Cirium fleets data shows that the group expects to receive 18 aircraft for the rest of 2020, and another seven in the first quarter of 2021. These comprise seven Airbus A320neo family aircraft and five A350s, nine Boeing 787s, along with four 737 Max 8 jets, which have yet to be re-certified following a global grounding in March 2019.
SIA says: “We believe that the proceeds of S$8.8 billion from the rights issue will allow us to meet our liquidity and operational requirements, including operating cash flow needs, capital expenditure requirements and fixed obligations, for a good part of financial year 2020/2021.”
The group will utilise S$3.7 billion as operating cash flow, for funding fixed costs and other operating expenses incurred “during this period of reduced operations and the subsequent recovery period”. The remaining S$1.8 billion will service debt and other contractual payments.
“Furthermore, up to S$6.2 billion of additional [mandatory convertible bonds] may be issued within a 15-month period after the EGM [on 30 April], which will provide us with additional liquidity if this crisis extends for a prolonged period.
“This will also provide us with the resources to capitalise on any opportunities that may arise following the abatement of the Covid-19 pandemic from a position of strength, and position us for growth as soon as the ongoing crisis resolves.”
In response to why SIA opted for equity rather than debt financing, the group says it has become very difficult for airlines to tap the debt capital markets.
“We will continue to explore other traditional funding channels such as secured financing and sale-and-leaseback transactions but the opportunities remain limited in the current climate and it would not be possible to raise a similar quantum from these channels.
“Moreover, such transactions would create more cash outflow obligations on the airline during this period when liquidity is severely challenged.”
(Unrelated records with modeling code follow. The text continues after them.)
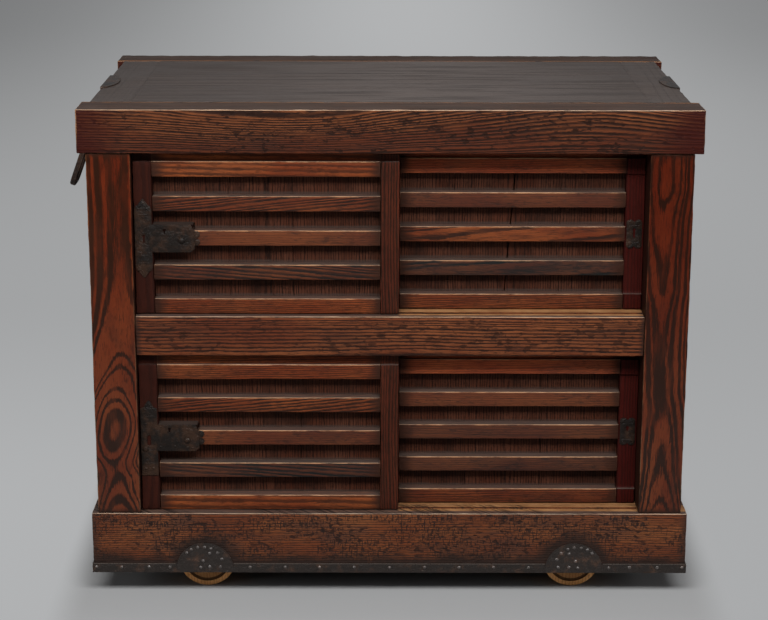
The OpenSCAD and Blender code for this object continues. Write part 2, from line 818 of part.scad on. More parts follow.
module door_panel(s, z, h) {
    w = (door_w - 2 * stile_w) / panel_boards_n;
    color(dark_lacquer) door_at(s, z) for (i = [0 : panel_boards_n - 1])
        slab([stile_w + i * w + (i > 0 ? seam : 0), door_t - panel_t, 0],
            [stile_w + (i + 1) * w, door_t, h]);
}

// Keyhole with its round end up
module keyhole() {
    translate([0, keyhole_l / 2 - keyhole_r]) circle(r = keyhole_r);
    translate([-keyhole_r * 0.55, -keyhole_l / 2]) square([keyhole_r * 1.1, keyhole_l - keyhole_r]);
}

// Stepped and pointed end of an iron stile plate, its shoulders at y = 0
module plate_end(w) {
    step = w / 6;
    polygon([[-w / 2, -1], [w / 2, -1], [w / 2, 0], [w / 2 - step, step * 0.9], [step, step * 1.1],
        [0, 2.3 * step], [-step, step * 1.1], [-w / 2 + step, step * 0.9], [-w / 2, 0]]);
}

// Outline of an iron stile plate, pointed above and, unless it has a square foot, below
module stile_plate_outline(square_foot) {
    rise = 2.3 * lock_plate_w / 6;
    half = lock_plate_h / 2 - rise;
    foot = square_foot ? lock_plate_h / 2 : half;
    translate([-lock_plate_w / 2, -foot]) square([lock_plate_w, half + foot]);
    translate([0, half]) plate_end(lock_plate_w);
    if (!square_foot) mirror([0, 1]) translate([0, half]) plate_end(lock_plate_w);
}

// Outline of the lock box from x = 0, its lower corner rounded and its upper one eased
module lock_box_outline(w) {
    hull() {
        translate([0, -lock_box_h / 2]) square([w / 2, lock_box_h]);
        translate([w - box_corner, box_corner - lock_box_h / 2]) circle(r = box_corner);
        translate([w - box_corner / 2, lock_box_h / 2 - box_corner / 2]) circle(r = box_corner / 2);
    }
}

// Slot that keys have worn in the lower lock plate
module worn_slot() {
    hull() for (k = [-1, 1]) translate([0, k * (worn_slot_l / 2 - worn_slot_r)]) circle(r = worn_slot_r);
}

module lock_block(s, z, h) {
    color(dark_lacquer) door_at(s, z) translate([0, 0, h / 2]) difference() {
        along_y(0, door_t - panel_t) translate([stile_w, 0]) lock_box_outline(lock_box_w);
        slab([stile_w - 1, bolt_set - bolt_t / 2 - bolt_gap, -bolt_h / 2 - bolt_gap],
            [side_gap + long_bolt_l + bolt_gap, bolt_set + bolt_t / 2 + bolt_gap, bolt_h / 2 + bolt_gap]);
    }
}

module lock_plate(s, z, h, lower) {
    x_mid = stile_w / 2;
    box_end = stile_w + lock_box_w;
    ear_h = rail_h - 2 * rail_ease;
    color(iron) door_at(s, z) translate([0, 0, h / 2]) {
        difference() {
            along_y(-plate_t, 0) {
                translate([x_mid, 0]) stile_plate_outline(lower);
                translate([x_mid, 0]) lock_box_outline(box_end - x_mid);
                translate([x_mid, -ear_h / 2]) square([box_end + plate_t - x_mid, ear_h]);
            }
            translate([x_mid, 0, 0]) along_y(-plate_t - 1, 1) if (lower) worn_slot(); else keyhole();
            translate([stile_w + box_keyhole_in, 0, lock_box_h / 4]) along_y(-plate_t - 1, 1) keyhole();
        }
        // End wall of the box, and the lobed ear that lies on the rail
        slab([box_end, -plate_t, -ear_h / 2], [box_end + plate_t, rail_set, ear_h / 2]);
        along_y(rail_set - plate_t, rail_set) intersection() {
            union() {
                translate([box_end, -ear_h / 2]) square([ear_w - lobe_r, ear_h]);
                for (k = [-1, 1]) translate([box_end + ear_w - lobe_r, k * (ear_h / 2 - lobe_r)])
                    circle(r = lobe_r);
            }
            translate([box_end, -ear_h]) square([2 * ear_w, 2 * ear_h]);
        }
        translate([stile_w + stud_in, -plate_t / 2, -stud_down]) mirror([0, 1, 0])
            dome(stud_r, stud_h + plate_t / 2);
    }
}

module long_bolt(s, z, h) {
    color(iron) door_at(s, z)
        slab([side_gap, bolt_set - bolt_t / 2, h / 2 - bolt_h / 2],
            [side_gap + long_bolt_l, bolt_set + bolt_t / 2, h / 2 + bolt_h / 2]);
}

module short_bolt(s, z, h) {
    color(iron) door_at(s, z)
        slab([side_gap, bolt_set - bolt_t / 2, h / 2 - bolt_h / 2],
            [side_gap + short_bolt_l, bolt_set + bolt_t / 2, h / 2 + bolt_h / 2]);
}

module key_plate(s, z, h) {
    half = key_plate_h / 2 - lobe_r;
    color(iron) door_at(s, z) translate([stile_w / 2, scoop, h / 2]) along_y(-plate_t, 0) difference() {
        union() {
            translate([-key_plate_w / 2, -half]) square([key_plate_w, 2 * half]);
            for (j = [-1, 1], k = [-1, 1])
                translate([j * (key_plate_w / 2 - lobe_r), k * half]) circle(r = lobe_r);
        }
        keyhole();
    }
}

module upper_left_stiles() { door_stiles(-1, up_door_z, up_door_h, up_head_gap); }
module upper_left_rails() { door_rails(-1, up_door_z, up_door_h, up_head_gap); }
module upper_left_panel() { door_panel(-1, up_door_z, up_door_h); }
module upper_left_lock_block() { lock_block(-1, up_door_z, up_door_h); }
module upper_left_lock_plate() { lock_plate(-1, up_door_z, up_door_h, false); }
module upper_left_bolt() { long_bolt(-1, up_door_z, up_door_h); }
module upper_right_stiles() { door_stiles(1, up_door_z, up_door_h, up_head_gap); }
module upper_right_rails() { door_rails(1, up_door_z, up_door_h, up_head_gap); }
module upper_right_panel() { door_panel(1, up_door_z, up_door_h); }
module upper_right_key_plate() { key_plate(1, up_door_z, up_door_h); }
module upper_right_bolt() { short_bolt(1, up_door_z, up_door_h); }
module lower_left_stiles() { door_stiles(-1, low_door_z, low_door_h, low_head_gap); }
module lower_left_rails() { door_rails(-1, low_door_z, low_door_h, low_head_gap); }
module lower_left_panel() { door_panel(-1, low_door_z, low_door_h); }
module lower_left_lock_block() { lock_block(-1, low_door_z, low_door_h); }
module lower_left_lock_plate() { lock_plate(-1, low_door_z, low_door_h, true); }
module lower_left_bolt() { long_bolt(-1, low_door_z, low_door_h); }
module lower_right_stiles() { door_stiles(1, low_door_z, low_door_h, low_head_gap); }
module lower_right_rails() { door_rails(1, low_door_z, low_door_h, low_head_gap); }
module lower_right_panel() { door_panel(1, low_door_z, low_door_h); }
module lower_right_key_plate() { key_plate(1, low_door_z, low_door_h); }
module lower_right_bolt() { short_bolt(1, low_door_z, low_door_h); }

top_front_beam();
top_back_beam();
top_side_rails();
top_boards();
post_front_left();
post_front_right();
post_back_left();
post_back_right();
mid_rail_front();
mid_rail_back();
mid_side_rails();
shelf_boards();
side_boards();
back_boards();
base_front_beam();
base_back_beam();
base_end_beams();
door_sill();
floor_boards();
base_band();
axle_plates();
band_nails();
axle_keepers();
axle_left();
axle_right();
wheel_front_left();
wheel_back_left();
wheel_front_right();
wheel_back_right();
axle_pins_left();
axle_pins_right();
handle_plate_left();
handle_plate_right();
handle_left();
handle_right();
upper_left_stiles();
upper_left_rails();
upper_left_panel();
upper_left_lock_block();
upper_left_lock_plate();
upper_left_bolt();
upper_right_stiles();
upper_right_rails();
upper_right_panel();
upper_right_key_plate();
upper_right_bolt();
lower_left_stiles();
lower_left_rails();
lower_left_panel();
lower_left_lock_block();
lower_left_lock_plate();
lower_left_bolt();
lower_right_stiles();
lower_right_rails();
lower_right_panel();
lower_right_key_plate();
lower_right_bolt();
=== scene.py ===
"""Wheeled storage chest: worn timbers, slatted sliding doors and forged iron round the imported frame."""

import math

import bmesh
import bpy
from mathutils import Matrix, Vector


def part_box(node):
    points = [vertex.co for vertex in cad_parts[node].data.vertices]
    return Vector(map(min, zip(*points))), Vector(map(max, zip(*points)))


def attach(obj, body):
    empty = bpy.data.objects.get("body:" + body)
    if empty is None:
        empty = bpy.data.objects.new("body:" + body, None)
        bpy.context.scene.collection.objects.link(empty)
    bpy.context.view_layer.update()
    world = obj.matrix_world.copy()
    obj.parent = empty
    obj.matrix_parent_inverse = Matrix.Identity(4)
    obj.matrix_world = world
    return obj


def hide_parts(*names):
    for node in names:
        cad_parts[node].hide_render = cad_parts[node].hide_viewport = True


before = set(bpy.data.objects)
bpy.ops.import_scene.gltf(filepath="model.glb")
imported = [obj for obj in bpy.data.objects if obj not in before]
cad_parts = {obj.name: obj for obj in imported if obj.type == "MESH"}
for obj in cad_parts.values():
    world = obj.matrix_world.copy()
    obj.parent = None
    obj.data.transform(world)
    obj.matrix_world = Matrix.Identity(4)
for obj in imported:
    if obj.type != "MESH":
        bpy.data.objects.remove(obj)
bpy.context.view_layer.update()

bl_info = {
    "name": "Wheeled Storage Chest",
    "version": (1, 0, 0),
    "blender": (4, 5, 0),
    "location": "3D View > Sidebar > Chest",
    "description": "Worn timbers, slatted sliding doors and forged iron on the chest's frame",
    "category": "Add Mesh",
}

MM = 0.001
AXES = {"X": 0, "Y": 1, "Z": 2}


# Settings

class ChestWoodSettings(bpy.types.PropertyGroup):
    """Colours and wear of the woods."""

    latewood: bpy.props.FloatVectorProperty(
        name="Latewood", description="Red-brown wood between the dark grain lines",
        subtype="COLOR", size=3, default=(0.122, 0.0265, 0.0098), min=0, max=1)
    worn_wood: bpy.props.FloatVectorProperty(
        name="Worn wood", description="Wood where the lacquer has thinned",
        subtype="COLOR", size=3, default=(0.200, 0.0540, 0.0165), min=0, max=1)
    grain: bpy.props.FloatVectorProperty(
        name="Grain", description="Lacquer held in the open pores of the rings",
        subtype="COLOR", size=3, default=(0.0225, 0.0095, 0.0062), min=0, max=1)
    dust: bpy.props.FloatVectorProperty(
        name="Dust", description="Grey-brown bloom on faces that look up",
        subtype="COLOR", size=3, default=(0.078, 0.057, 0.048), min=0, max=1)
    # The arris colour is also the ground of the painted highlight on the arrises that face up
    arris: bpy.props.FloatVectorProperty(
        name="Arris", description="Bare wood on the rubbed arrises",
        subtype="COLOR", size=3, default=(0.42, 0.21, 0.10), min=0, max=1)
    arris_wear: bpy.props.FloatProperty(
        name="Arris wear", description="How deep the arrises of the timbers are worn",
        subtype="DISTANCE", unit="LENGTH", default=0.0005, min=0, max=0.004)
    ease: bpy.props.FloatProperty(
        name="Ease", description="Radius along the timbers' arrises",
        subtype="DISTANCE", unit="LENGTH", default=0.0022, min=0.0005, max=0.005)


class ChestIronSettings(bpy.types.PropertyGroup):
    """Colours and sizes of the ironwork."""

    iron: bpy.props.FloatVectorProperty(
        name="Iron", description="Black lacquered iron",
        subtype="COLOR", size=3, default=(0.0205, 0.0150, 0.0125), min=0, max=1)
    rust: bpy.props.FloatVectorProperty(
        name="Rust", description="Brown rust that shows through the lacquer",
        subtype="COLOR", size=3, default=(0.065, 0.033, 0.020), min=0, max=1)
    nail_radius: bpy.props.FloatProperty(
        name="Nail radius", description="Radius of a nail's head",
        subtype="DISTANCE", unit="LENGTH", default=0.0032, min=0.001, max=0.006)


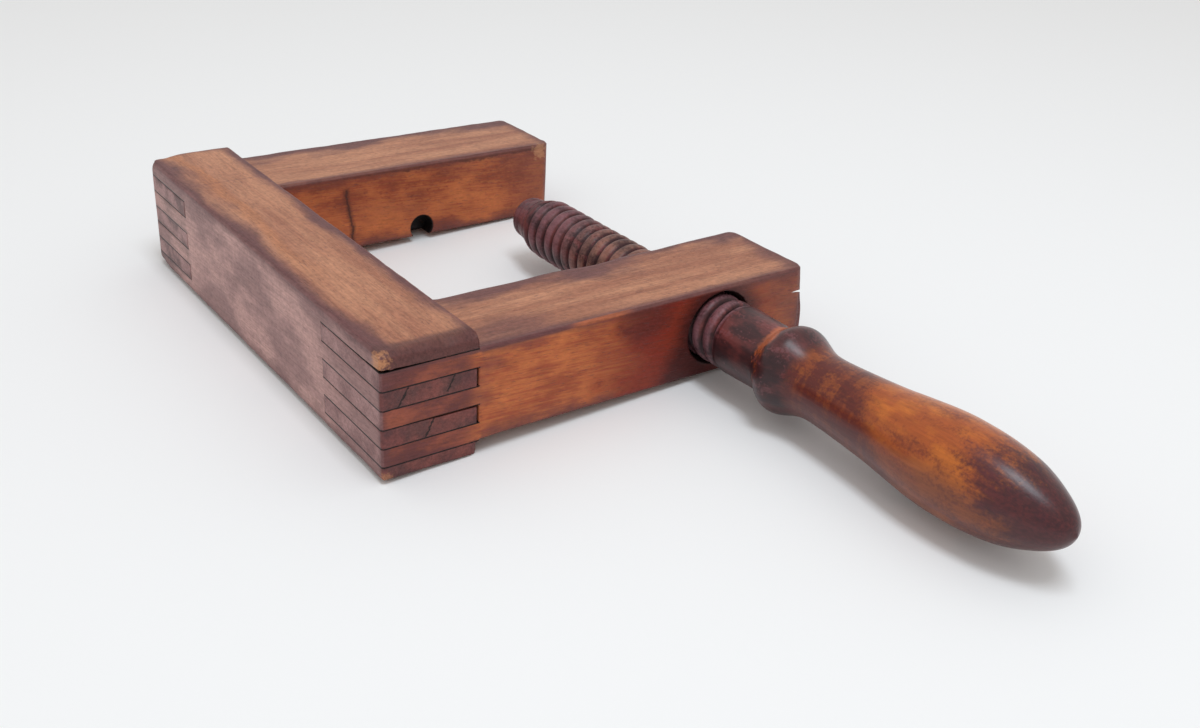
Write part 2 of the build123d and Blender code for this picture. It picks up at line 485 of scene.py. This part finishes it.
def jaw_marks(front, back, tip, stained, more):
    """Patina of a jaw whose side at y = front looks to the camera; more adds the marks of one jaw."""

    def marks(shader, settings, place, colour, pattern, edge):
        x, y, z = place
        top, bottom, joint, outer = (at / MM for at in (JAW_TOP, JAW_BOTTOM, INNER_FACE, spine_low.x))
        back_rim = (abs(y - back) / 14 + pattern.stains.swing(3.2)).between(1.15, 0.3)
        front_rim = (abs(y - front) / 5 + pattern.mottle.swing(2.6)).between(0.9, 0.1)
        tip_rim = ((tip - x) / 11 + pattern.stains.swing(2.2)).between(0.9, 0.1)
        colour = shader.mix(back_rim.most(front_rim * 0.7).most(tip_rim * 0.7) * 0.9, colour, settings.soil)
        side = z.between(top - 0.5, top - 1.8) * (
            abs(y - front).between(1.8, 0.5).most(abs(y - back).between(1.8, 0.5)))
        warm = (pattern.mottle * 0.45 + pattern.fibres * 0.4 + pattern.speckle * 0.15).between(0.41, 0.59)
        warm = shader.mix(warm, settings.amber, settings.rust)
        warm = shader.mix(pattern.stains.between(0.5, 0.64) * stained, warm, settings.soil)
        foot = z.between(bottom + 9, bottom) * pattern.mottle.between(0.3, 0.6)
        warm = shader.mix((x.between(tip - 32, tip - 4) * 0.4).most(foot * 0.55), warm, settings.soil)
        colour = shader.mix(side, colour, warm)
        ends = x.between(tip - 2.2, tip - 0.6)
        colour = shader.mix(ends * 0.8, colour, (0.22, 0.09, 0.075))
        in_joint = x.between(joint + 1.5, joint - 7)
        grimy = shader.mix((pattern.mottle * 0.7 + pattern.speckle * 0.3).between(0.4, 0.6),
                           (0.26, 0.068, 0.045), (0.115, 0.034, 0.034))
        colour = shader.mix(in_joint * 0.88, colour, grimy)
        finger_end = x.between(outer + 1.0, outer + 0.3)
        ashen = mottled(shader, pattern, (0.38, 0.21, 0.20), (0.24, 0.12, 0.115))
        colour = shader.mix(finger_end * 0.95, colour, ashen)
        colour = soiled(shader, settings, colour, edge, pattern, amount=0.66)
        colour = more(shader, settings, place, colour, pattern, side)
        return shader.mix(seams(place, pattern), colour, SEAM_BLACK)

    return marks


def jaw_material(node, settings, low, high, seed, stained, more):
    """Waxed wood of a jaw that fills the box from low to high."""
    marks = jaw_marks(low.y / MM, high.y / MM, high.x / MM, stained, more)
    pith = (low.y / MM + 20, -60.0)
    return timber_material(f"{node}_wood", settings, X, pith, seed, marks)


def far_marks(shader, settings, place, colour, pattern, side):
    """The far jaw's crack, the dark strip under its top edge, the painted shade that makes its hole black,
    and the pale chip at its tip.
    """
    x, y, z = place
    face, top = FAR_INNER / MM, JAW_TOP / MM
    wavy = x + pattern.mottle.swing(5) + pattern.speckle.swing(1.5)
    line = crack(wavy, z, JAW_CRACK, 2.2) * 0.45 + crack(wavy, z, JAW_CRACK, 0.8) * 0.4
    specks = (pattern.speckle * 0.6 + pattern.mottle * 0.5).between(0.54, 0.74)
    colour = shader.mix(side * (specks * 0.5 + 0.18), colour, (0.16, 0.036, 0.016))
    inner = y.between(face + HOLE_DEPTH + 2, face + HOLE_DEPTH + 1)
    colour = shader.mix(line * side * inner, colour, (0.05, 0.015, 0.012))
    below = (top - z) / 4 + pattern.mottle.swing(2.0) + pattern.speckle.swing(0.8)
    colour = shader.mix(below.between(0.75, 0.35) * side * 0.75, colour, (0.075, 0.022, 0.020))
    # Painted shade: the hole's walls and floor, and a thin ring at its edge, are painted near-black
    hole = distance(x - HOLE_CENTRE[0], z - HOLE_CENTRE[1]).between(HOLE_RADIUS + 0.5, HOLE_RADIUS - 0.1)
    depth = y.between(face - 0.5, face + 0.4)
    colour = shader.mix(hole * inner * (depth * 0.5 + 0.5), colour, (0.008, 0.006, 0.006))
    ragged = pattern.speckle * 2.4 + pattern.mottle - 1.2
    chip = spot(place, (fixed_high.x / MM - 6, face, top - 3), 4.5, ragged)
    return shader.mix(chip * 0.5, colour, (0.60, 0.30, 0.15))


def near_marks(shader, settings, place, colour, pattern, side):
    """A worn line on the front edge, the stain round the screw's mouth, painted shade round and below the
    mouth, and painted shade inside the mouth and the bore.
    """
    x, y, z = place
    face, top, axis_x, axis_z = (at / MM for at in (near_low.y, JAW_TOP, AXIS.x, AXIS.z))
    arris = abs(y - face).most(top - z).between(1.7, 0.8)
    rubbed = x.between(53.0, 60.0) * x.between(84.0, 74.0)
    colour = shader.mix(arris * (1 - rubbed) * 0.45, colour, settings.soil)
    colour = shader.mix(arris * rubbed * 0.6, colour, (0.55, 0.15, 0.055))
    dusk = spot(place, (34.0, face + 2, top), 22.0, pattern.mottle)
    colour = shader.mix(dusk * (1 - side) * 0.6, colour, settings.soil)
    stain = spot(place, (axis_x - 14, face, axis_z - 2), 44.0, pattern.mottle * 1.6 - 0.3)
    colour = shader.mix(stain * side * 0.9, colour, settings.red)
    burn = spot(place, (88.0, face, top - 2), 15.0, pattern.mottle * 1.4 - 0.2)
    colour = shader.mix(burn * side * 0.6, colour, (0.085, 0.020, 0.020))
    reach = distance(x - axis_x, z - axis_z)
    # Painted shade: a near-black ring round the screw where it meets the face, and a painted shadow below and
    # left of it
    rim = (reach + pattern.mottle.swing(8)).between(24.0, 14.5)
    shade = spot(place, (axis_x - 13, face, 8.0), 17.0, pattern.mottle)
    colour = shader.mix(rim.most(shade) * side * 0.82, colour, (0.04, 0.011, 0.012))
    # Painted shade: the countersunk mouth and the bore's wall are painted near-black
    mouth = reach.between(MOUTH_RADIUS + 0.2, MOUTH_RADIUS - 0.3)
    mouth = mouth * y.between(face + MOUTH_DEPTH + 1.5, face + MOUTH_DEPTH + 0.5)
    bore = reach.between(BORE_RADIUS + 0.4, BORE_RADIUS - 0.1)
    return shader.mix(mouth.most(bore), colour, (0.02, 0.008, 0.007))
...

With this approach, SIA says it can “treat the entire capital raised as equity”, which will strengthen its balance sheet “rather than burden [it] with high levels of debt that may restrict our ability to raise further financing in the future”.
The group states that it is not clear how the airline industry will recover, and which segments or markets will first see growth, but expects its portfolio strategy to “give us the right products to meet the demand when it returns” while its global network will allow it to “flexibly deploy capacity to meet demand from different markets as air travel returns”.
“The rights [issue of mandatory convertible bonds] also provides SIA the option to redeem it with internal cashflows, or refinance through other financing sources when markets recover.”
For now, SIA has cut its scheduled capacity by 96% while the outlook remains murky.
“SIA expects to operate a significantly reduced capacity for the foreseeable future until global travel restrictions and border controls are progressively lifted, and the demand for air travel begins to pick up once again,” the group says.
“However, it is not clear when this will happen.”